**WORK TO BE COMPLETED**
In the records below, begin at the line that has "final_ring = 1" and stop after the line that has "if empty is"; quote those lines verbatim and nothing more.

··· EXTRACTED RECORDS ···

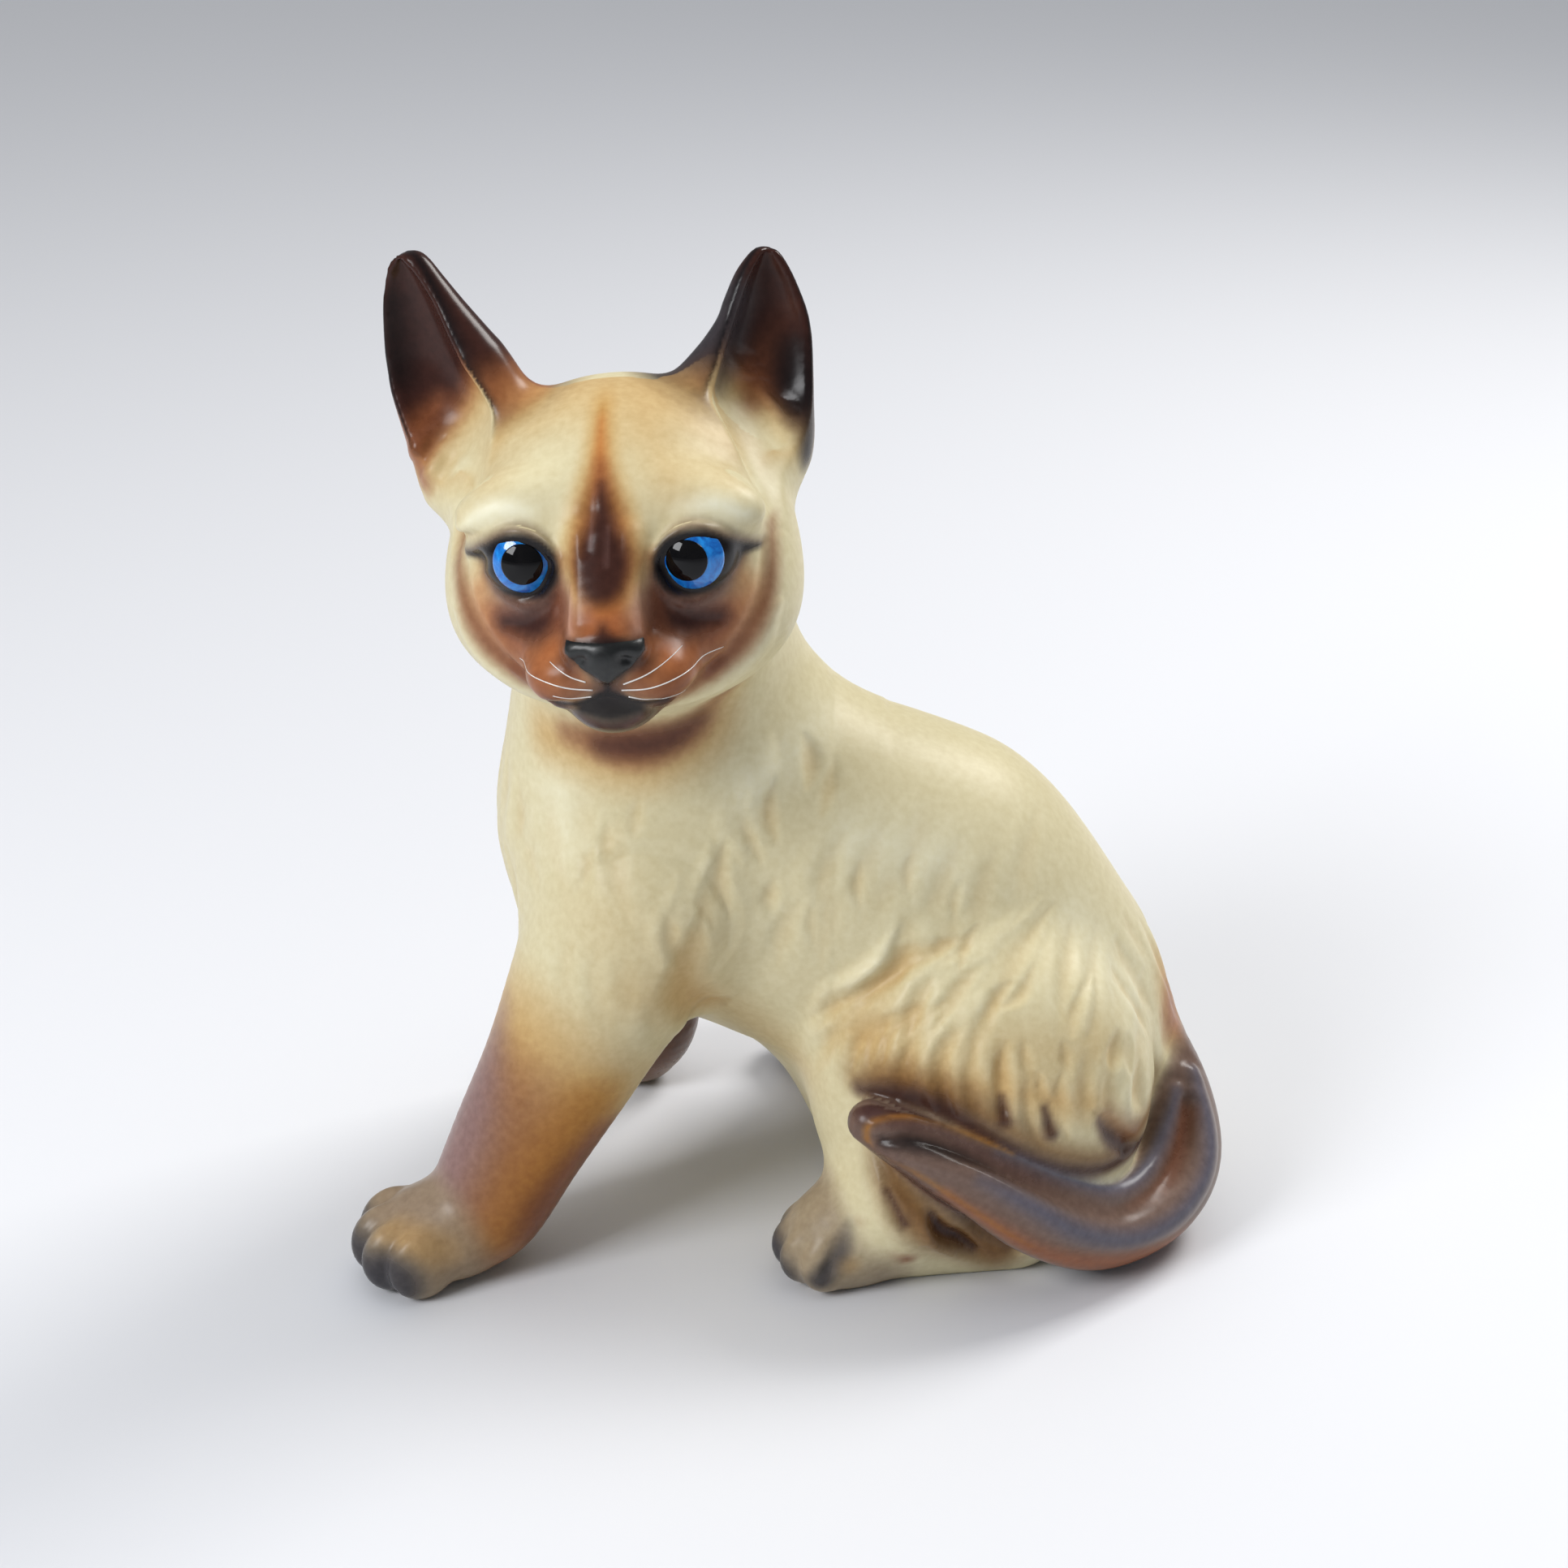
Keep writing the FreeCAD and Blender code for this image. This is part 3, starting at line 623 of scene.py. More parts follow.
# Strokes on the face: depth, rows of x, z, radius; these are mirrored.
FACE_RELIEF = [
    (-0.3, [(1.5, 14, 0.5), (1.7, 10, 1.4), (2, 6, 1)]),
    (-0.5, [(13, -9.5, 0.8), (10, -12, 1.5), (7, -14.2, 0.8)]),
    (0.5, [(20, -4, 1), (17.5, -9.5, 1.8), (12.5, -14, 1.8), (7.5, -16.6, 1)]),
    (-0.5, [(18.6, 4, 0.6), (18.2, -2, 1.5), (15.4, -7.4, 1.6), (12, -10.6, 0.8)]),
    (-0.4, [(7.6, -2, 0.8), (10, -4, 1.8), (13, -4.4, 0.9)]),
]


def emboss(skin):
    fur = FLANK_FUR + SHOULDER_FUR + [stroke for row in LOCKS for stroke in locks(*row)]
    for depth, rows in fur:
        for view in ("near", "far"):
            relieve(skin, view, depth, rows)
    for view, ends in END_LOCKS.items():
        for depth, rows in [stroke for row in ends for stroke in locks(*row)]:
            relieve(skin, view, depth, rows)
    for depth, rows in TAIL_RELIEF + TOE_RELIEF:
        relieve(skin, None, depth, rows)
    for depth, rows in FACE_RELIEF:
        relieve(skin, "face", depth, rows)
        relieve(skin, "face", depth, mirrored(rows))


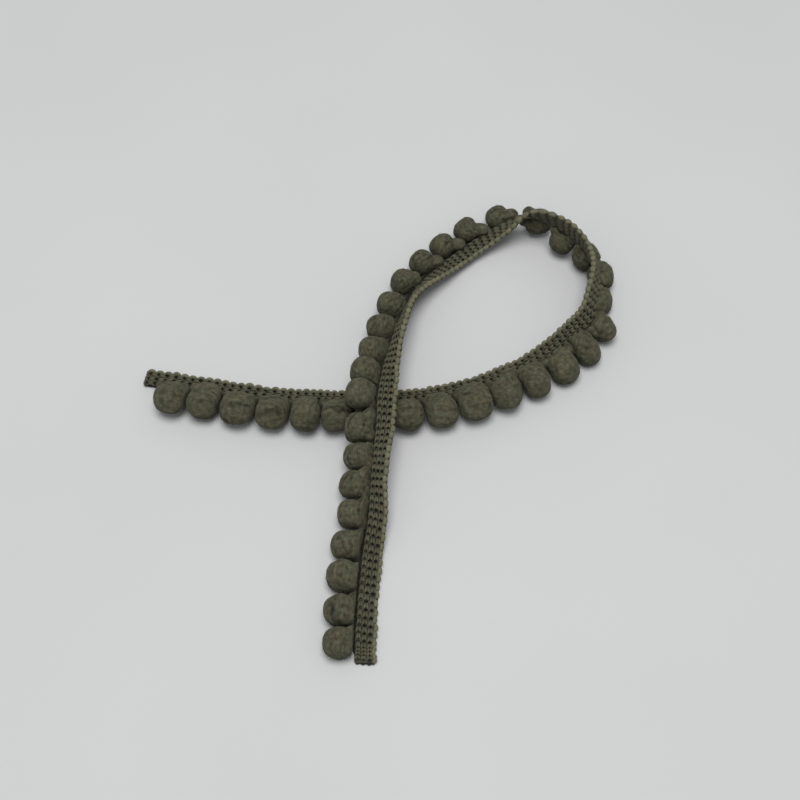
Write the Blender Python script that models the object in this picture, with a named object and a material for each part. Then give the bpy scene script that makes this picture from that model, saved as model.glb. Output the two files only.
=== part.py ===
"""Pompom fringe trim: a narrow knitted heading with a row of yarn pompoms along one edge.

The cut length lies in one open loop on a flat surface and crosses over itself. The same face of the
heading stays up all the way, and the pompoms always stand on the outside of the loop.
Table values are in millimetres and degrees, the model is in metres, and +Z is up.
"""

import math

import bmesh
import bpy
import numpy as np

MM = 0.001

# The heading: a knitted braid with raised wales on its upper face and a flat underside.
HEADING_WIDTH = 4.0
HEADING_THICKNESS = 1.3
WALES = 4
WALE_RELIEF = 0.3
WALE_CREST_SHARE = 0.45
UNDERSIDE_INSET = 0.2
COURSES_PER_POMPOM = 4

# The pompoms: a soft yarn ball that grows out of a small root tuft at the heading's edge.
BALL_GAP = 0.5
TUFT_ROOM = 0.8
POMPOM_SIDES = 10
ROOT_RADIUS = 0.9
ROOT_BACK_SHARE = 0.38
FLAT_SPOT_DEPTH = 0.25

PIECE_GAP = 0.3

# Middle of the laid trim in the route's own coordinates: the model is centred on it.
LAY_MIDDLE_X = -2.7
LAY_MIDDLE_Y = -3.3

# The route of the heading's centre line, one row for each pompom and one for each cut end.
# x and y lie on the surface, z is the height of the heading's middle, and roll lowers the pompom
# side, so that 0 is a heading lying flat and 90 one standing on edge above its pompoms. drop is the
# angle at which the pompom points down from the heading's edge, negative where it points up.
# across and height are the pompom's size out from the heading and upright, 0 for a cut end.
COLUMNS = ("x", "y", "z", "roll", "drop", "across", "height")
ROUTE = (
    (-51.2, 5.0, 0.65, 0, -35, 0, 0),
    (-44.4, 3.9, 0.65, 0, -35, 7.2, 6.2),
    (-37.7, 2.7, 0.65, 0, -35, 7.2, 6.2),
    (-31.2, 1.5, 0.65, 0, -35, 7.2, 6.2),
    (-24.2, 0.5, 0.65, 0, -35, 7.4, 6.2),
    (-18.0, 0.0, 0.65, 0, -35, 7.4, 6.2),
    (-12.5, -0.2, 0.65, 0, -35, 7.0, 6.0),
    (-5.8, -0.2, 0.65, 0, -35, 6.4, 4.9),
    (1.1, 0.1, 0.65, 0, -35, 7.2, 5.8),
    (7.0, 0.9, 0.65, 0, -35, 7.4, 6.2),
    (13.1, 2.5, 0.65, 0, -35, 7.5, 6.2),
    (19.2, 4.9, 0.7, 0, -34, 7.4, 6.2),
    (24.4, 7.4, 1.0, 4, -30, 7.1, 6.2),
    (29.7, 10.7, 1.9, 12, -12, 6.8, 6.2),
    (34.0, 14.0, 3.5, 24, 16, 6.4, 5.8),
    (37.4, 16.7, 5.7, 42, 42, 5.8, 5.8),
    (39.3, 22.2, 7.4, 56, 75, 5.6, 5.4),
    (40.2, 28.2, 7.9, 68, 68, 5.7, 5.4),
    (38.6, 33.0, 8.6, 82, 76, 6.0, 5.6),
    (34.6, 38.1, 8.7, 90, 90, 5.4, 5.4),
    (27.8, 41.7, 7.8, 66, 66, 5.7, 5.4),
    (22.3, 40.4, 4.2, 34, 12, 5.2, 5.2),
    (17.0, 37.6, 2.3, 14, -18, 5.2, 5.4),
    (12.4, 33.8, 1.9, 12, -18, 5.2, 5.4),
    (8.5, 29.6, 2.8, 20, -8, 5.1, 5.4),
    (4.8, 25.2, 4.0, 34, 2, 5.1, 5.2),
    (2.3, 20.1, 5.4, 50, 10, 5.4, 5.2),
    (0.6, 14.1, 6.8, 48, 20, 5.8, 5.4),
    (-0.8, 7.4, 7.7, 40, 15, 5.7, 5.4),
    (-1.8, 1.4, 7.7, 26, -2, 5.8, 5.6),
    (-2.4, -4.0, 7.4, 14, -18, 5.9, 5.8),
    (-2.7, -10.6, 7.2, 24, 7, 5.9, 6.0),
    (-3.3, -16.4, 7.0, 37, 30, 5.8, 5.8),
    (-3.8, -22.2, 5.7, 40, 21, 5.8, 5.8),
    (-4.0, -27.9, 3.6, 24, -2, 5.5, 5.6),
    (-4.9, -33.8, 1.3, 6, -27, 5.6, 5.8),
    (-5.5, -40.0, 0.65, 0, -35, 5.8, 5.8),
    (-5.9, -46.6, 0.65, 0, -35, 5.7, 5.8),
    (-6.1, -52.5, 0.65, 0, -35, 5.6, 5.6),
    (-6.1, -55.4, 0.65, 0, -35, 0, 0),
)

# One pompom's rings, from the far side of the ball to the tip of its root. Each has its place along
# the line from the ball's centre to the root, and its radius, both as shares of the ball's radius.
# The last three stand on the root, so their places are counted from the root's own centre.
BALL_RINGS = ((-0.9, 0.44), (-0.55, 0.83), (0.0, 1.0), (0.45, 0.89), (0.76, 0.64))
ROOT_RINGS = ((-0.3, 1.05), (0.35, 0.92), (0.9, 0.4))

HEADING_COLOUR = (0.125, 0.13, 0.072)
POMPOM_COLOUR = (0.088, 0.088, 0.05)
YARN_ROUGHNESS = 0.9


def clear_scene():
    for item in list(bpy.data.objects):
        bpy.data.objects.remove(item, do_unlink=True)


def yarn_material(name, colour):
    material = bpy.data.materials.new(name)
    material.use_nodes = True
    shader = material.node_tree.nodes["Principled BSDF"]
    shader.inputs["Base Color"].default_value = (*colour, 1.0)
    shader.inputs["Roughness"].default_value = YARN_ROUGHNESS
    shader.inputs["Metallic"].default_value = 0.0
    return material


def add_body(name, points, faces, material):
    """One closed body from points in millimetres, with its faces turned outwards."""
    middle = np.array((LAY_MIDDLE_X, LAY_MIDDLE_Y, 0.0))
    places = (np.array(points) - middle) * MM
    mesh = bpy.data.meshes.new(name)
    mesh.from_pydata(places.tolist(), [], faces)
    shape = bmesh.new()
    shape.from_mesh(mesh)
    bmesh.ops.recalc_face_normals(shape, faces=shape.faces)
    shape.to_mesh(mesh)
    shape.free()
    mesh.shade_smooth()
    mesh.set_sharp_from_angle(angle=math.radians(50))
    mesh.materials.append(material)
    body = bpy.data.objects.new(name, mesh)
    bpy.context.collection.objects.link(body)
    return body


def unit(vector):
    return vector / np.linalg.norm(vector)


class Route:
    """A smooth line through the table's rows, read at a row number or anywhere between two rows."""

    def __init__(self, rows):
        self.rows = np.array(rows, dtype=float)
        steps = np.linalg.norm(np.diff(self.rows[:, :3], axis=0), axis=1)
        slopes = np.diff(self.rows, axis=0) / steps[:, None]
        before, after = steps[:-1, None], steps[1:, None]
        inner = (slopes[:-1] * after + slopes[1:] * before) / (before + after)
        self.steps = steps
        self.slopes = np.vstack((slopes[:1], inner, slopes[-1:]))

    def row(self, place):
        """All columns at a place given in rows, by cubic curves that meet with one slope."""
        first = min(max(int(math.floor(place)), 0), len(self.steps) - 1)
        share = place - first
        step = self.steps[first]
        start, end = self.rows[first], self.rows[first + 1]
        leave, arrive = self.slopes[first] * step, self.slopes[first + 1] * step
        bend = 3 * (end - start) - 2 * leave - arrive
        close = 2 * (start - end) + leave + arrive
        return start + leave * share + bend * share**2 + close * share**3

    def frame(self, place):
        """Centre, travel direction, right-hand and upward directions, and the roll in radians."""
        reach = 0.05
        values = self.row(place)
        travel = unit(self.row(place + reach)[:3] - self.row(place - reach)[:3])
        right = unit(np.cross(travel, (0.0, 0.0, 1.0)))
        upward = np.cross(right, travel)
        roll = math.radians(values[3])
        half_depth = HEADING_THICKNESS / 2 * abs(math.cos(roll)) + HEADING_WIDTH / 2 * abs(math.sin(roll))
        centre = values[:3].copy()
        centre[2] = max(centre[2], half_depth)
        return centre, travel, right, upward, roll


def heading_profile():
    """The heading's section as (out, up) points: four rounded wales above a flat underside."""
    half_width = HEADING_WIDTH / 2
    crest = HEADING_THICKNESS / 2
    valley = crest - WALE_RELIEF
    underside = -HEADING_THICKNESS / 2
    wale = HEADING_WIDTH / WALES
    points = [(-half_width + UNDERSIDE_INSET, underside), (-half_width, 0.0)]
    for number in range(WALES):
        middle = -half_width + (number + 0.5) * wale
        reach = wale * WALE_CREST_SHARE / 2
        points.append((middle - reach, crest))
        points.append((middle + reach, crest))
        if number < WALES - 1:
            points.append((middle + wale / 2, valley))
    points += [(half_width, 0.0), (half_width - UNDERSIDE_INSET, underside)]
    return points


def build_heading(route, material):
    """The whole heading: one body swept along the route, with a section at each knitted course."""
    profile = heading_profile()
    sides = len(profile)
    sections = (len(ROUTE) - 1) * COURSES_PER_POMPOM + 1
    points = []
    for number in range(sections):
        centre, _, right, upward, roll = route.frame(number / COURSES_PER_POMPOM)
        outward = math.cos(roll) * right - math.sin(roll) * upward
        normal = math.cos(roll) * upward + math.sin(roll) * right
        points += [centre + outward * out + normal * up for out, up in profile]
    faces = [tuple(range(sides)), tuple(range(sides * (sections - 1), sides * sections))]
    for number in range(sections - 1):
        low, high = number * sides, (number + 1) * sides
        for side in range(sides):
            after = (side + 1) % sides
            faces.append((low + side, low + after, high + after, high + side))
    return add_body("heading", points, faces, material)


def pompom_places(route):
    """For each pompom its heading edge, centre, directions and half sizes, in the route's order."""
    places = []
    for number, values in enumerate(ROUTE):
        station = dict(zip(COLUMNS, values))
        across, height = station["across"], station["height"]
        if across == 0:
            continue
        edge_centre, travel, right, upward, roll = route.frame(number)
        outward = math.cos(roll) * right - math.sin(roll) * upward
        edge = edge_centre + outward * HEADING_WIDTH / 2
        drop = math.radians(station["drop"])
        away = math.cos(drop) * right - math.sin(drop) * upward
        centre = edge + away * (across / 2 + BALL_GAP)
        centre[2] = max(centre[2], height / 2 - FLAT_SPOT_DEPTH)
        away = unit(centre - edge)
        places.append(
            {"edge": edge, "centre": centre, "away": away, "travel": travel,
             "across": across / 2, "height": height / 2}
        )
    spans = [
        np.linalg.norm(after["centre"] - before["centre"])
        for before, after in zip(places, places[1:])
    ]
    for number, place in enumerate(places):
        near = min(spans[max(number - 1, 0):number + 1])
        place["spacing"] = spans[max(number - 1, 0)]
        place["length"] = min(2 * place["across"], near - TUFT_ROOM) / 2
    return places


def build_pompom(number, place, material):
    """One ball with its root tuft, as rings of points around the line from the ball to the root."""
    travel, away = place["travel"], place["away"]
    upright = unit(np.cross(travel, away))
    radius = place["across"]
    root = place["edge"] + away * (PIECE_GAP + ROOT_RADIUS)
    root = root - travel * ROOT_BACK_SHARE * place["spacing"]
    to_root = root - place["centre"]
    distance = np.linalg.norm(to_root)
    axis = to_root / distance
    first = unit(np.cross(axis, upright))
    second = np.cross(axis, first)
    sizes = ((travel, place["length"]), (away, place["across"]), (upright, place["height"]))

    def fitted(offset):
        """The offset from the ball's centre, with the ball squeezed to its three half sizes."""
        return sum(side * (offset @ side) * size / radius for side, size in sizes)

    rings = [(share * radius, ring * radius, True) for share, ring in BALL_RINGS]
    rings += [(distance + step * ROOT_RADIUS, ring * ROOT_RADIUS, False) for step, ring in ROOT_RINGS]
    points = [place["centre"] + fitted(-axis * radius)]
    for along, around, is_ball in rings:
        for side in range(POMPOM_SIDES):
            turn = 2 * math.pi * side / POMPOM_SIDES
            offset = axis * along + (first * math.cos(turn) + second * math.sin(turn)) * around
            points.append(place["centre"] + (fitted(offset) if is_ball else offset))
    points.append(root + axis * ROOT_RADIUS)
    for point in points:
        point[2] = max(point[2], 0.0)
    faces = []
    last = len(points) - 1
    final_ring = 1 + (len(rings) - 1) * POMPOM_SIDES
    for side in range(POMPOM_SIDES):
        after = (side + 1) % POMPOM_SIDES
        faces.append((0, 1 + side, 1 + after))
        faces.append((last, final_ring + side, final_ring + after))
        for ring in range(len(rings) - 1):
            low = 1 + ring * POMPOM_SIDES
            high = low + POMPOM_SIDES
            faces.append((low + side, low + after, high + after, high + side))
    return add_body(f"pompom_{number:02d}", points, faces, material)


def main():
    clear_scene()
    route = Route(ROUTE)
    build_heading(route, yarn_material("heading_yarn", HEADING_COLOUR))
    pompom_yarn = yarn_material("pompom_yarn", POMPOM_COLOUR)
    for number, place in enumerate(pompom_places(route), start=1):
        build_pompom(number, place, pompom_yarn)


main()
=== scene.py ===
"""Looks of the pompom fringe trim: knitted heading, yarn pompoms, pale floor, soft light, camera.

All sizes are in metres unless a name says otherwise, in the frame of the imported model. Places along
the trim are counted in pompoms: place 0 is the first cut end and place 1 is the first pompom.
"""

import math

import bpy
import numpy as np
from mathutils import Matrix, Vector


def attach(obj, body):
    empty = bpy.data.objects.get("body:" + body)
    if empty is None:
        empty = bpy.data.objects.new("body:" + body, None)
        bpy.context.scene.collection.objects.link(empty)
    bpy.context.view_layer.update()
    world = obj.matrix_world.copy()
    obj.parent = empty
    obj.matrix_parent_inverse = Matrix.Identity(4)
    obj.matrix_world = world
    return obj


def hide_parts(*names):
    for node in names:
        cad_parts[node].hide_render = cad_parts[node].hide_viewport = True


MM = 0.001
UP = np.array((0.0, 0.0, 1.0))
FULL_TURN = 2 * math.pi

# --- The lay of the trim, as in the model's source ---

HEADING_WIDTH = 0.0040
HEADING_THICKNESS = 0.0013
COURSES_PER_POMPOM = 4
BALL_GAP = 0.0005
BALL_ROOM = 0.0003
FLAT_SPOT_DEPTH = 0.00025
LAY_MIDDLE = np.array((-0.0027, -0.0033, 0.0))

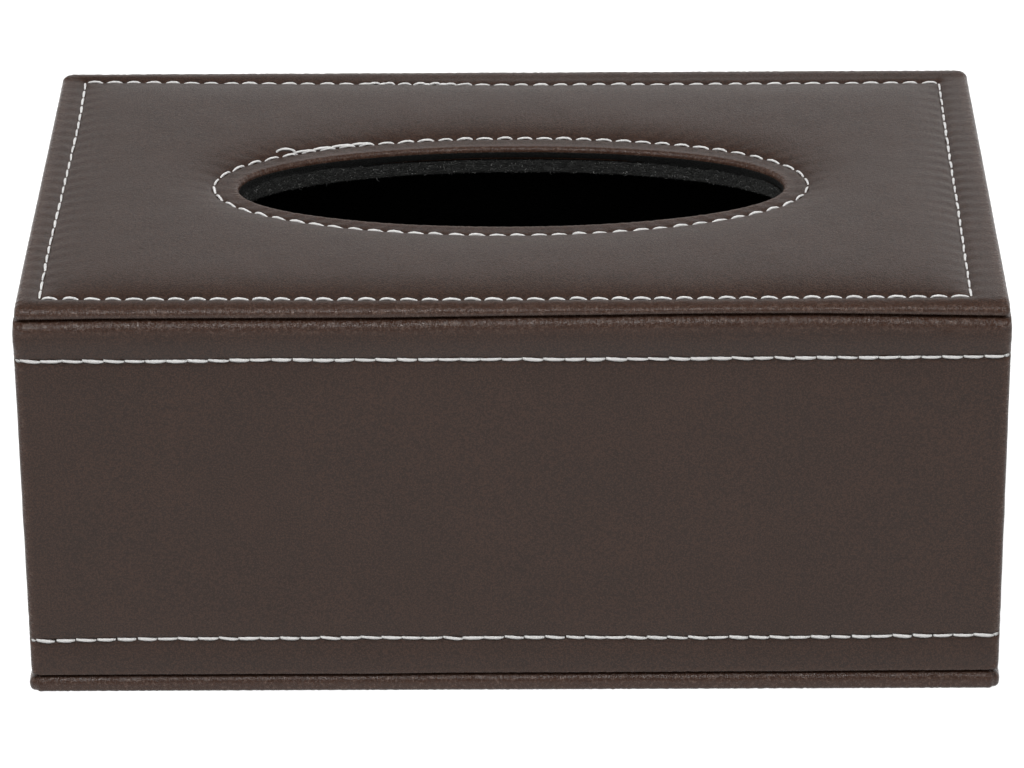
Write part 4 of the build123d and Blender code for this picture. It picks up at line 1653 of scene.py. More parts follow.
@dataclass
class PaddedTop:
    """The padded leather top: its stitched rectangle, its stitched oval and its rolled slot."""

    workshop: Workshop
    sewing: Sewing
    seed: int = 91
    corners: Edges = (1.3, 1.3, 3.6, 3.6)
    front_reach: float = 0.5
    back_reach: float = 0.45
    slot: Oval = Oval((71.4, 24.6), (-0.5, -1.9), 0.02)
    oval: Oval = Oval((78.0, 30.7), (-0.6, -1.2), 0.02)
    thread_corners: tuple[Pair, ...] = (
        (-118.4, -68.5), (114.9, -69.4), (116.3, 66.9), (-117.9, 69.9)
    )
    side_bows: tuple[Pair, ...] = ((-0.9, -0.1), (0.1, 0.0), (1.7, 0.0), (0.3, 0.45))
    edge: float = 1.5
    edge_swell: float = 0.3
    front_round: Pair = (4.4, 2.3)
    bottom_round: float = 0.9
    rim_dip: float = 0.4
    ring_rise: float = 0.12
    groove: float = 0.28
    crown: float = 2.3
    shoulder: float = 5.8
    oval_shoulder: float = 5.5
    lip: float = 1.15
    bead: float = 0.2
    pucker: float = 0.1
    needle_hole: float = 0.09
    groove_width: float = 0.75
    bead_width: float = 1.1
    front_share: float = 0.85
    back_roll: Triple = (69.3, 3.0, 0.36)
    back_fall: Triple = (72.4, 2.4, 0.26)
    waves: tuple[Pair, ...] = ((58, 0.09), (17, 0.025), (26, 0.05))
    columns: Triple = (0.82, 0.3, 4.5)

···

**EXPECTED OUTPUT**
    final_ring = 1 + (len(rings) - 1) * POMPOM_SIDES
    for side in range(POMPOM_SIDES):
        after = (side + 1) % POMPOM_SIDES
        faces.append((0, 1 + side, 1 + after))
        faces.append((last, final_ring + side, final_ring + after))
        for ring in range(len(rings) - 1):
            low = 1 + ring * POMPOM_SIDES
            high = low + POMPOM_SIDES
            faces.append((low + side, low + after, high + after, high + side))
    return add_body(f"pompom_{number:02d}", points, faces, material)


def main():
    clear_scene()
    route = Route(ROUTE)
    build_heading(route, yarn_material("heading_yarn", HEADING_COLOUR))
    pompom_yarn = yarn_material("pompom_yarn", POMPOM_COLOUR)
    for number, place in enumerate(pompom_places(route), start=1):
        build_pompom(number, place, pompom_yarn)


main()
=== scene.py ===
"""Looks of the pompom fringe trim: knitted heading, yarn pompoms, pale floor, soft light, camera.

All sizes are in metres unless a name says otherwise, in the frame of the imported model. Places along
the trim are counted in pompoms: place 0 is the first cut end and place 1 is the first pompom.
"""

import math

import bpy
import numpy as np
from mathutils import Matrix, Vector


def attach(obj, body):
    empty = bpy.data.objects.get("body:" + body)
    if empty is None:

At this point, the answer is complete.